Linus Liang | |
---|---|
Born |
Berkeley, California |
August 16, 1981
Alma mater |
UC Berkeley (BA) Stanford University (MS) |
Occupation | Co-founder at Embrace |
Website | www |
Linus Liang is the co-founder of Embrace, a social enterprise startup that aims to help the 20 million premature and low birth-weight babies born every year, through a low-cost infant warmer. Liang also co-founded CLZ Concepts and was an early employee of Zynga.
Previously, Liang served as the Chief Operations Officer of Embrace Innovations, which has a mission to design and bring to market healthcare technologies for the developing world, starting with the infant warmer. The Embrace infant warmer costs about 1% of a traditional incubator, and is currently being distributed across clinics in India, with pilots being conducted in 10 countries. The Embrace infant warmer is estimated to have helped over 50,000 babies to date.
Liang also served as the first Chief Operations Officer of Embrace, the non-profit arm of the organization, before stepping into the COO role for Embrace Innovations, the for-profit social enterprise that was spun off in 2012.
Liang was born in Berkeley, California and raised in Saratoga, California. He attended Saratoga High School and graduated in 1999.
Liang holds a Bachelor of Arts degree in Computer science (CS) from the University of California, Berkeley. He worked at Microsoft as a Program Manager for two years, and then attended Stanford University to further his CS studies, earning a Master of Science degree.
In 2007, Liang dropped out of Stanford to start a Facebook Application game company called CLZ Concepts with two fellow students. The games grew to having over 20 million users and CLZ Concepts was acquired shortly afterwards by Zynga.

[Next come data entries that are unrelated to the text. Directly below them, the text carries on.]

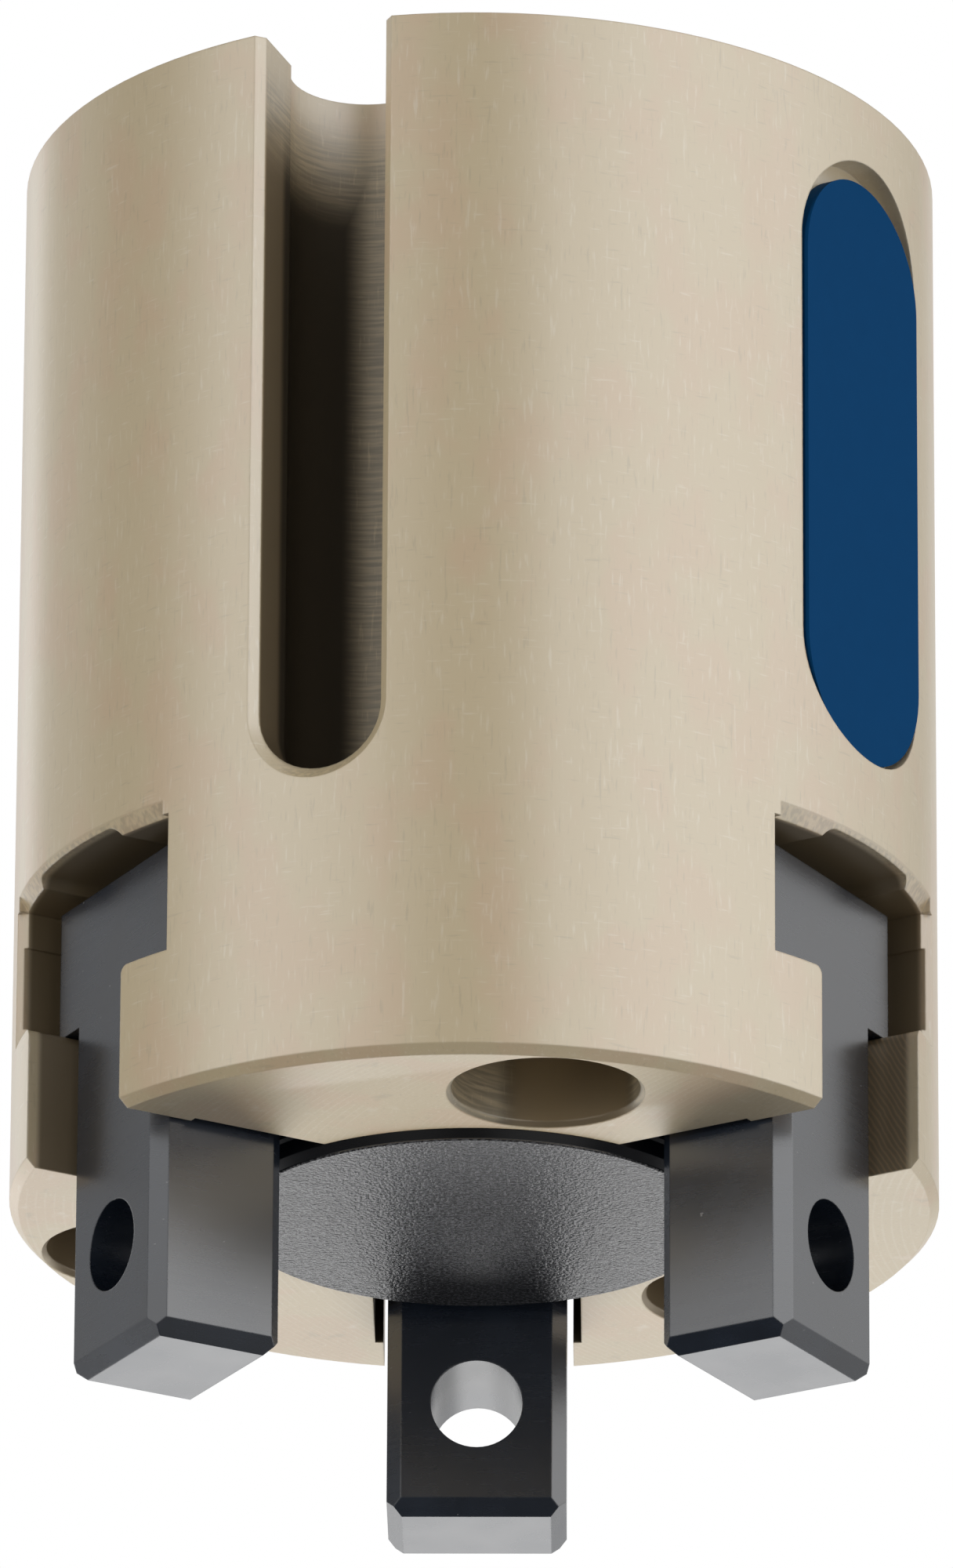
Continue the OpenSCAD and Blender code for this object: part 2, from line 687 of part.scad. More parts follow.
module seal_retaining_ring() {
    color("silver")
        retaining_ring(gland_r + ring_groove, gland_ring_w, gland_ring_z, gland_ring_t);
}

// Jaw along +X: stem with chamfered tip, guided foot, and the hook that the wedge drives
module jaw() {
    mid_r = (jaw_in_r + jaw_out_r) / 2;
    block_r = jaw_in_r + 1;
    color("darkslategray") difference() {
        union() {
            intersection() {
                translate([mid_r, 0, foot_z + foot_relief])
                    linear_extrude(height = tip_z - foot_z - foot_relief)
                        cut_corners(jaw_t, stem_w, stem_chamfer);
                across(big) bevelled_top(jaw_in_r, jaw_out_r);
                outwards(0, big) bevelled_top(-stem_w / 2, stem_w / 2);
            }
            sector_block(guide_in_r, jaw_out_r, foot_w, foot_z + foot_relief, foot_top);
            translate([0, 0, foot_z]) linear_extrude(height = foot_top - foot_z)
                polygon([[guide_in_r, -guide_w / 2], [guide_out_r - guide_chamfer, -guide_w / 2],
                         [guide_out_r, -foot_w / 2], [guide_out_r, foot_w / 2],
                         [guide_out_r - guide_chamfer, guide_w / 2], [guide_in_r, guide_w / 2]]);
            // Block between the foot and the sloped face of the wedge
            across(block_w)
                polygon([[wedge_face(block_z) + slide_gap, block_z], [block_r, block_z],
                         [block_r, block_top], [block_nose_r + slide_gap, block_top]]);
            intersection() {
                union() {
                    slanted_bar(-neck_t - slide_gap, 1, block_z, block_top, neck_w);
                    slanted_bar(-neck_t - head_t, -neck_t, block_z, block_top, head_w);
                }
                sector_block(head_nose_r, big, big, block_z, block_top);
            }
        }
        translate([0, 0, body_h + finger_hole_h]) rotate([0, 90, 0])
            cylinder(d = finger_hole_d, h = big);
    }
}

// Rectangle with its corners cut off
module cut_corners(x, y, c) {
    hx = x / 2;
    hy = y / 2;
    polygon([[hx, c - hy], [hx, hy - c], [hx - c, hy], [c - hx, hy],
             [-hx, hy - c], [-hx, c - hy], [c - hx, -hy], [hx - c, -hy]]);
}

// Upright outline from one side to the other, with the top corners cut off
module bevelled_top(a, b) {
    polygon([[a, 0], [b, 0], [b, tip_z - tip_chamfer], [b - tip_chamfer, tip_z],
             [a + tip_chamfer, tip_z], [a, tip_z - tip_chamfer]]);
}

module jaw_a() { rotate([0, 0, jaw_angles[0]]) jaw(); }
module jaw_b() { rotate([0, 0, jaw_angles[1]]) jaw(); }
module jaw_c() { rotate([0, 0, jaw_angles[2]]) jaw(); }

// Cap pressed into the front face, over the wedge chamber
module centre_cap() {
    rim_r = cap_seat_r - cap_gap;
    band_z = cap_seat_z + 0.4;
    top = body_h + cap_proud;
    color("#303236") rotate_extrude()
        polygon([[0, cap_seat_z], [rim_r - 0.3, cap_seat_z], [cap_seat_r, band_z],
                 [cap_seat_r, band_z + cap_band_h - 0.15], [rim_r, band_z + cap_band_h],
                 [rim_r, top - cap_chamfer], [rim_r - cap_chamfer, top], [0, top]]);
}

module name_plate() {
    floor_r = body_r - pocket_depth;
    color("midnightblue") rotate([0, 0, plate_angle]) outwards(floor_r, floor_r + plate_t)
        obround(pocket_w - 2 * plate_gap, pocket_start + plate_end_gap,
                pocket_start + pocket_len - plate_gap);
}

// Screws that close the ports in the mounting face
module direct_port_screws() {
    color("dimgray") for (angle = [port_low_angle, port_up_angle]) rotate([0, 0, angle])
        translate([direct_port_r, 0, direct_screw_z]) difference() {
            cylinder(d = direct_screw_d, h = direct_screw_len);
            hex_socket(direct_screw_d / 2, 0, direct_screw_len / 2);
        }
}

module direct_port_o_rings() {
    color("black") for (angle = [port_low_angle, port_up_angle]) rotate([0, 0, angle])
        translate([direct_port_r, 0, 0])
            o_ring(direct_screw_d / 2 + o_ring_r, direct_recess - o_ring_r, o_ring_r);
}

housing();
rear_cover();
cover_o_ring();
cover_retaining_ring();
rear_bumper();
piston();
piston_seal();
piston_guide_ring();
piston_magnet();
piston_screw();
spigot_o_ring();
wedge_hook();
rod_bush();
rod_seal();
seal_washer();
seal_retaining_ring();
front_bumper();
jaw_a();
jaw_b();
jaw_c();
centre_cap();
name_plate();
direct_port_screws();
direct_port_o_rings();
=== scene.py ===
"""Looks of a three jaw centric gripper: its finishes, its screw threads and a white studio round it."""

import json
import math

import bpy
import numpy as np
from bpy.props import FloatProperty, FloatVectorProperty, PointerProperty
from bpy.types import Operator, Panel, PropertyGroup
from mathutils import Matrix, Vector


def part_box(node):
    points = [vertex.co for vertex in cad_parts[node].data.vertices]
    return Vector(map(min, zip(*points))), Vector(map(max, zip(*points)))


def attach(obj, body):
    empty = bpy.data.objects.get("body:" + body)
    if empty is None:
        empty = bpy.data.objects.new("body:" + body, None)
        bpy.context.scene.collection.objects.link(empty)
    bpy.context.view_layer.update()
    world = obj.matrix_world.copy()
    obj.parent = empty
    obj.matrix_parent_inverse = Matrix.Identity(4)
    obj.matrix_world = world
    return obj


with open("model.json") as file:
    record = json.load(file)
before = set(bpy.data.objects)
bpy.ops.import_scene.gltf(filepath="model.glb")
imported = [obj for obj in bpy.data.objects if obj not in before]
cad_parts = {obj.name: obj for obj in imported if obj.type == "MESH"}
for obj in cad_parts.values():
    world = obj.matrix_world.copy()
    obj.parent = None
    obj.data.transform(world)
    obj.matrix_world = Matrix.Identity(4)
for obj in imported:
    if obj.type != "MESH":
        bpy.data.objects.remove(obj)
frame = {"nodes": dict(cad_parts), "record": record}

bl_info = {
    "name": "Three Jaw Centric Gripper",
    "version": (1, 0, 0),
    "blender": (4, 5, 0),
    "location": "3D View > Sidebar > Gripper",
    "description": "Finishes the parts of a pneumatic gripper, cuts its threads and sets up its studio",
    "category": "Object",
}

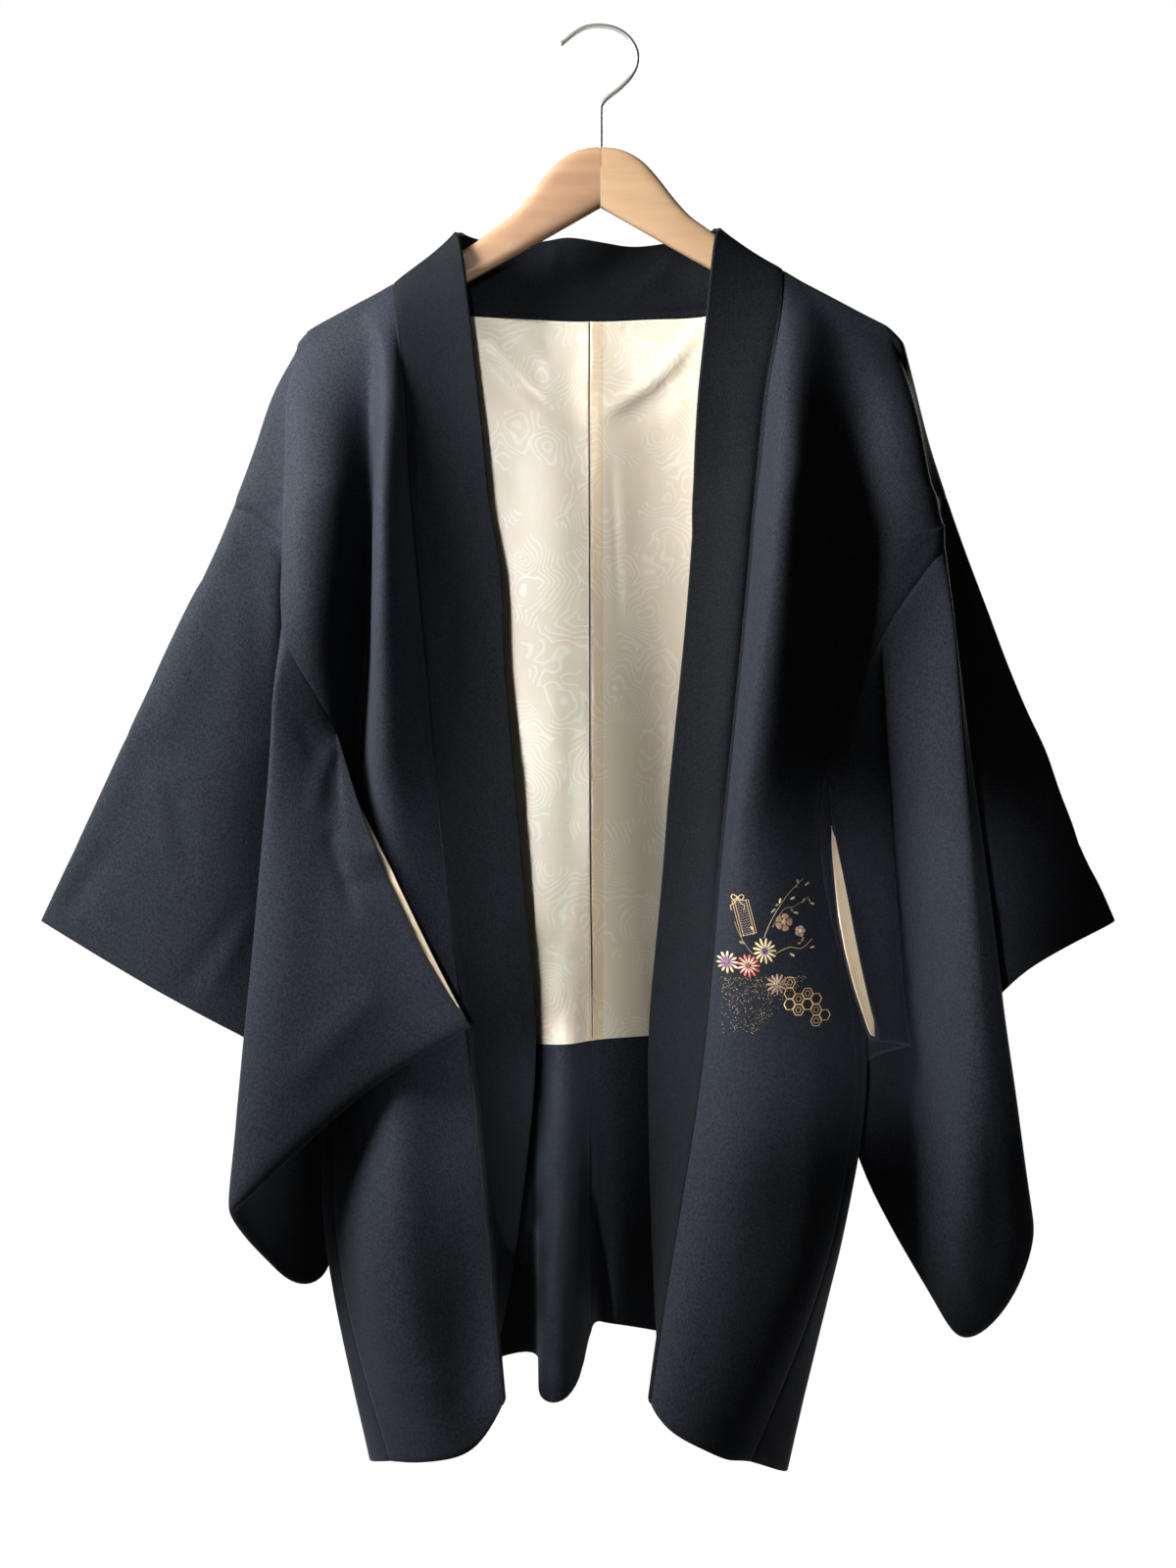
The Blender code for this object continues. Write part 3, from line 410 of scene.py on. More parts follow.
def collarHalf(sheet, side, front, back, frontEdge, backEdge):
    # pairs of a point on the collar's seam and the place of its folded edge, from the hem up
    b = bodySettings
    edges = fillPath(dict(enumerate(frontEdge)))
    numbers = rowNumbers()[::-1]
    seams = [front[row][0] for row in numbers]
    seams += [back[row][0] for row in range(1, b["neckRow"] + 1)]
    seams += [back[b["neckRow"]][fold] for fold in b["backFolds"][::-1] if fold < 0]
    edges = [edges[row] for row in numbers] + list(backEdge)
    return [(seam, placeAt(side, *edge)) for seam, edge in zip(seams, edges)]


def addCollar(sheet, rightHalf, leftHalf):
    path = rightHalf + leftHalf[-2::-1]
    edges = [edge for _, edge in path]
    rows = []
    for i, (seam, edge) in enumerate(path):
        start = sheet.points[seam]
        run = (edges[min(i + 1, len(path) - 1)] - edges[max(i - 1, 0)]).normalized()
        out = run.cross(edge - start).normalized() * clothSettings["collarRound"] * mm
        row = {0: seam}
        for number, share in enumerate(clothSettings["collarRows"], 1):
            swell = out * (1 - (2 * share - 1) ** 2)
            row[number] = sheet.add(start.lerp(edge, share) + swell)
        rows.append(row)
    for near, far in zip(rows, rows[1:]):
        sheet.strip(near, far, "collar")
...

Later, while finishing his degree at Stanford, Liang and a few other fellow graduate students were assigned a class project to create a low-cost infant incubator that could be used in rural areas. In 2008, they co-founded Embrace, a 501(c)(3) non-profit, to bring their project to life. In January 2012, Embrace moved into a hybrid structure. The non-profit entity, Embrace, donates infant warmers to the neediest areas through NGO partners, and provides educational programs on newborn health alongside the distribution of warmers. The for-profit social enterprise, Embrace Innovations, sells the warmers to paying entities, including governments and private clinics, all focusing on emerging markets. Embrace believes that this type of "hybrid" structure allows it to most effectively achieve its mission: to supply its infant warmers to every baby in need. Embrace Innovations, the for-profit social enterprise, raised its Series A round of financing in 2012 from Vinod Khosla's Impact Fund and Capricorn Investment Group.